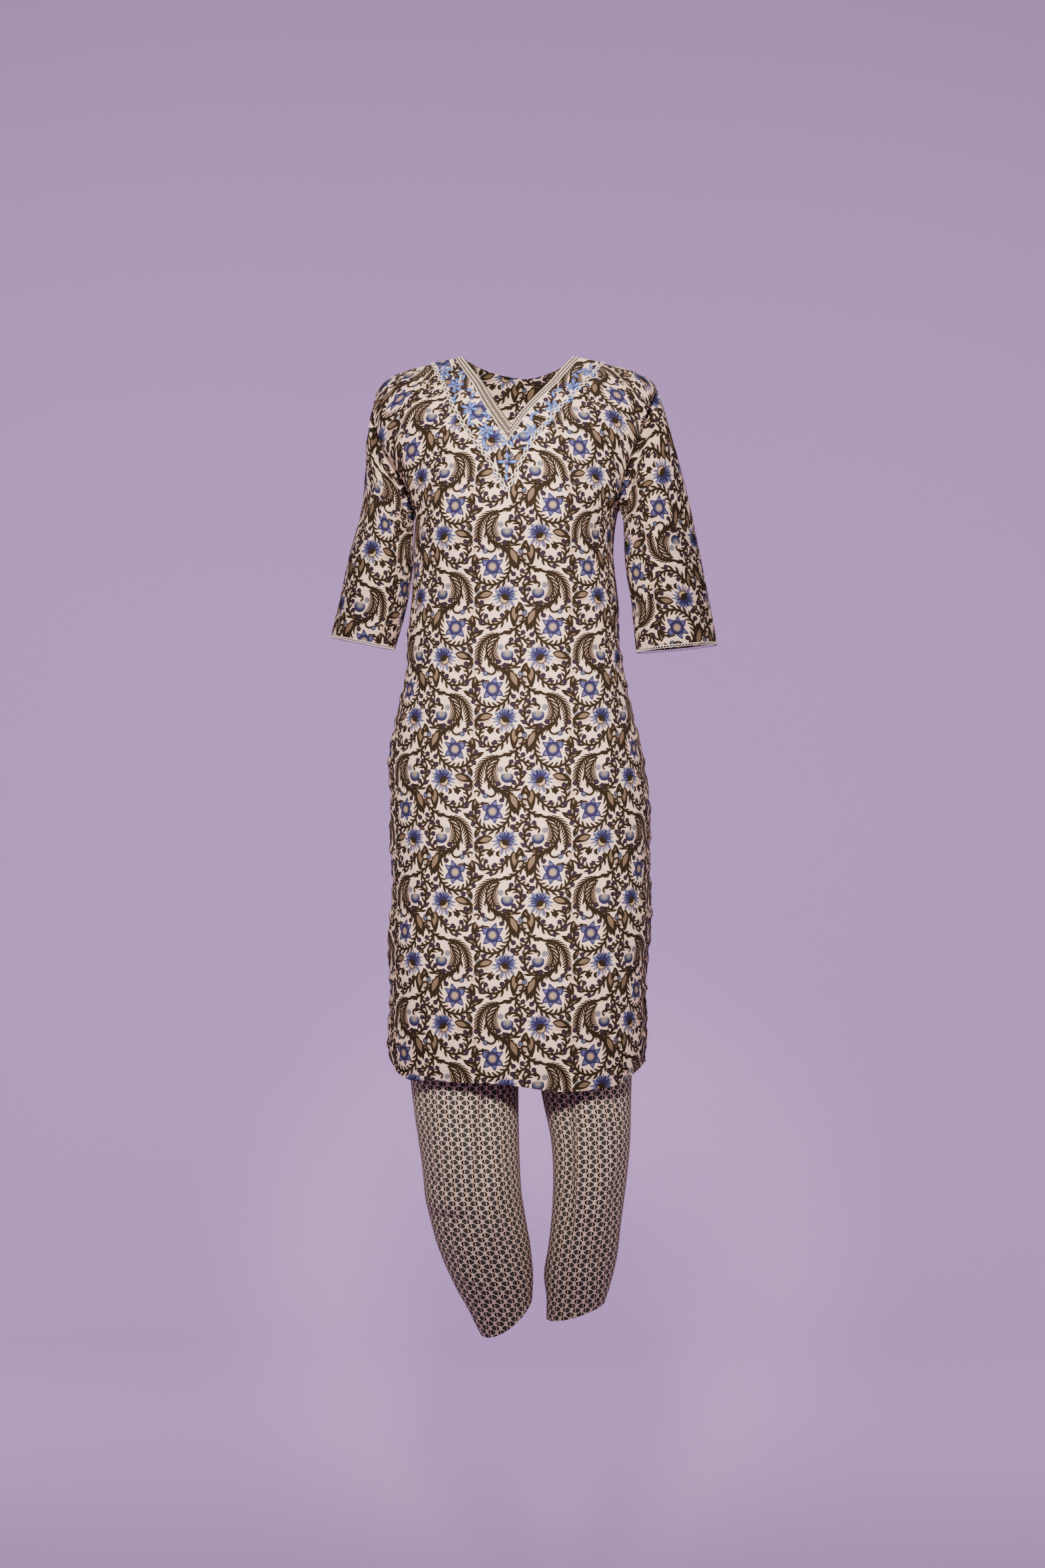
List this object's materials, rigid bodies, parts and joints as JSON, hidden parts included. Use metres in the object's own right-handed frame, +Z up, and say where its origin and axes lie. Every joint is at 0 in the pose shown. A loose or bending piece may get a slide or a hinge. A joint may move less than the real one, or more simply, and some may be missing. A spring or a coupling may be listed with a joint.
{
  "type": "salwar kameez suit",
  "caption": "Hollow worn salwar kameez suit: knee-length tunic with V neck, flat yoke trim, elbow sleeves and side slits, over narrow ankle-length trousers.",
  "frame": {"origin": "between the two neck points of the shoulder seams, at their height, where the wearer's shoulders hold the suit up", "axes": "+Z up along the wearer, -Y the way the wearer faces, +X to the right of a viewer who faces the wearer"},
  "size_m": [0.5185, 0.2634, 1.3197],
  "materials": {
    "kameez_cloth": "matte printed cotton",
    "yoke_cloth": "matte printed cotton with thread embroidery",
    "white_lace": "matte cotton lace",
    "salwar_cloth": "matte printed cotton"
  },
  "bodies": {
    "root": {"kameez_front": "kameez_cloth", "kameez_back": "kameez_cloth", "sleeve_left": "kameez_cloth", "sleeve_right": "kameez_cloth", "sleeve_lace_left": "white_lace", "sleeve_lace_right": "white_lace", "neck_binding_left": "kameez_cloth", "neck_binding_right": "kameez_cloth", "neck_piping_left": "white_lace", "neck_piping_right": "white_lace", "yoke_band_left": "yoke_cloth", "yoke_band_right": "yoke_cloth", "yoke_lace_left": "white_lace", "yoke_lace_right": "white_lace", "salwar_leg_left": "salwar_cloth", "salwar_leg_right": "salwar_cloth", "salwar_waistband": "salwar_cloth"}
  },
  "joints": []
}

━━━━

**Short task:**
Print the whole listing exactly as it is.

**Worked answer:**
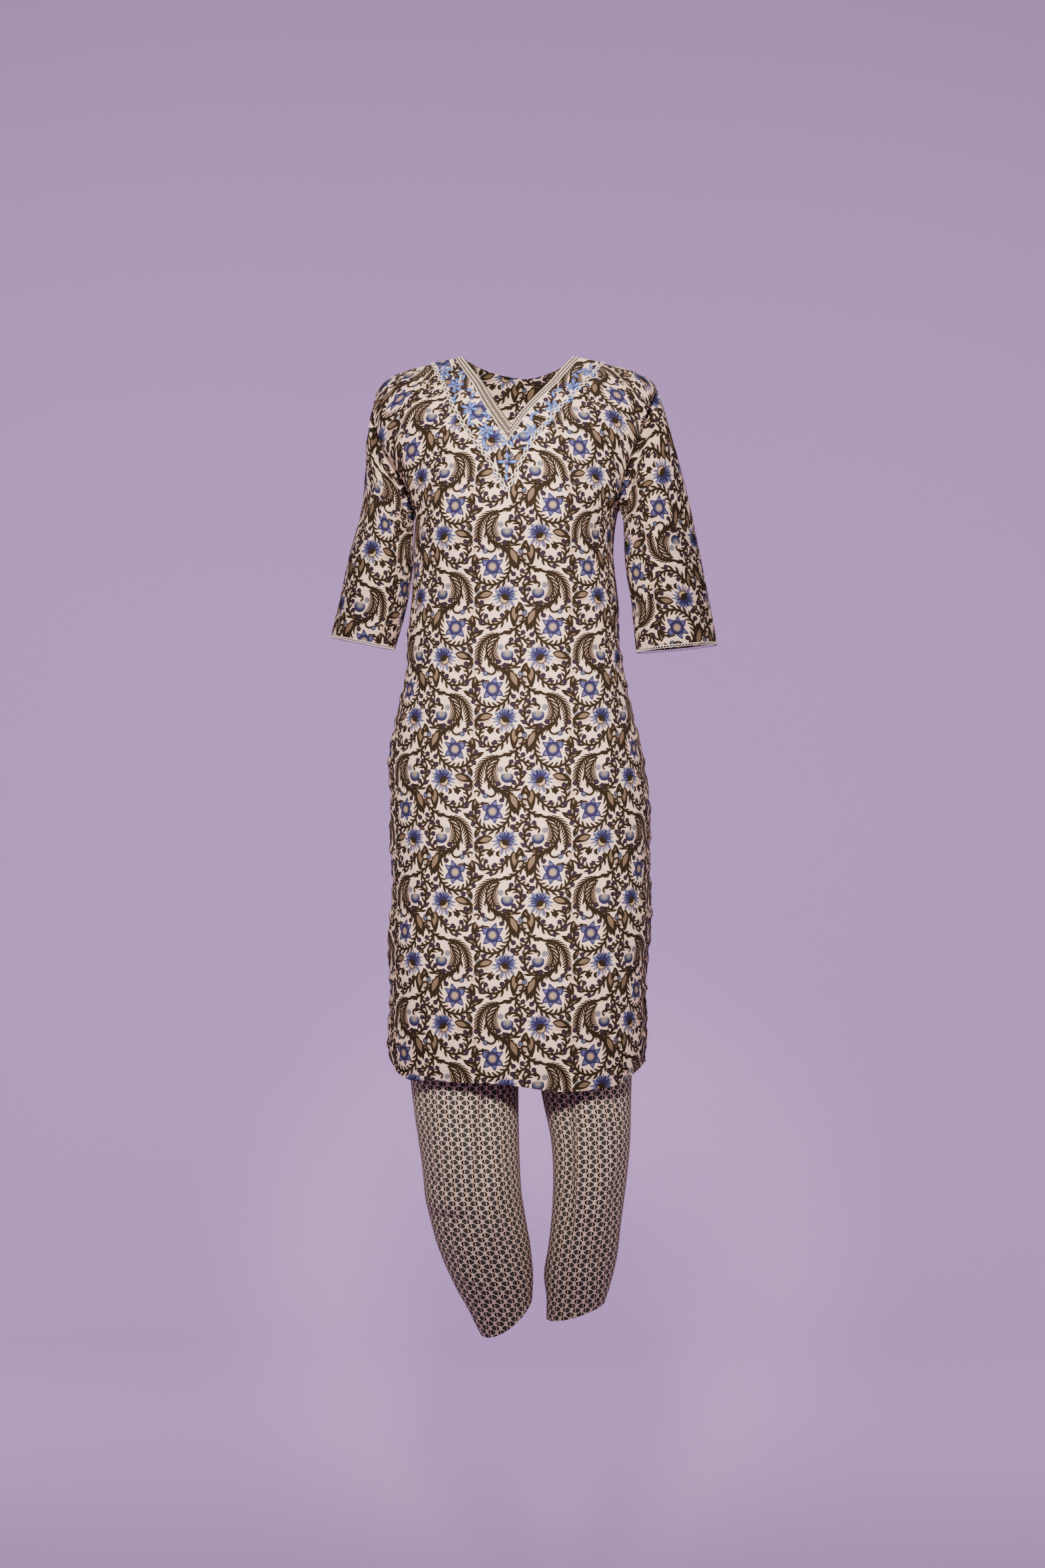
List this object's materials, rigid bodies, parts and joints as JSON, hidden parts included. Use metres in the object's own right-handed frame, +Z up, and say where its origin and axes lie. Every joint is at 0 in the pose shown. A loose or bending piece may get a slide or a hinge. A joint may move less than the real one, or more simply, and some may be missing. A spring or a coupling may be listed with a joint.
{
  "type": "salwar kameez suit",
  "caption": "Hollow worn salwar kameez suit: knee-length tunic with V neck, flat yoke trim, elbow sleeves and side slits, over narrow ankle-length trousers.",
  "frame": {"origin": "between the two neck points of the shoulder seams, at their height, where the wearer's shoulders hold the suit up", "axes": "+Z up along the wearer, -Y the way the wearer faces, +X to the right of a viewer who faces the wearer"},
  "size_m": [0.5185, 0.2634, 1.3197],
  "materials": {
    "kameez_cloth": "matte printed cotton",
    "yoke_cloth": "matte printed cotton with thread embroidery",
    "white_lace": "matte cotton lace",
    "salwar_cloth": "matte printed cotton"
  },
  "bodies": {
    "root": {"kameez_front": "kameez_cloth", "kameez_back": "kameez_cloth", "sleeve_left": "kameez_cloth", "sleeve_right": "kameez_cloth", "sleeve_lace_left": "white_lace", "sleeve_lace_right": "white_lace", "neck_binding_left": "kameez_cloth", "neck_binding_right": "kameez_cloth", "neck_piping_left": "white_lace", "neck_piping_right": "white_lace", "yoke_band_left": "yoke_cloth", "yoke_band_right": "yoke_cloth", "yoke_lace_left": "white_lace", "yoke_lace_right": "white_lace", "salwar_leg_left": "salwar_cloth", "salwar_leg_right": "salwar_cloth", "salwar_waistband": "salwar_cloth"}
  },
  "joints": []
}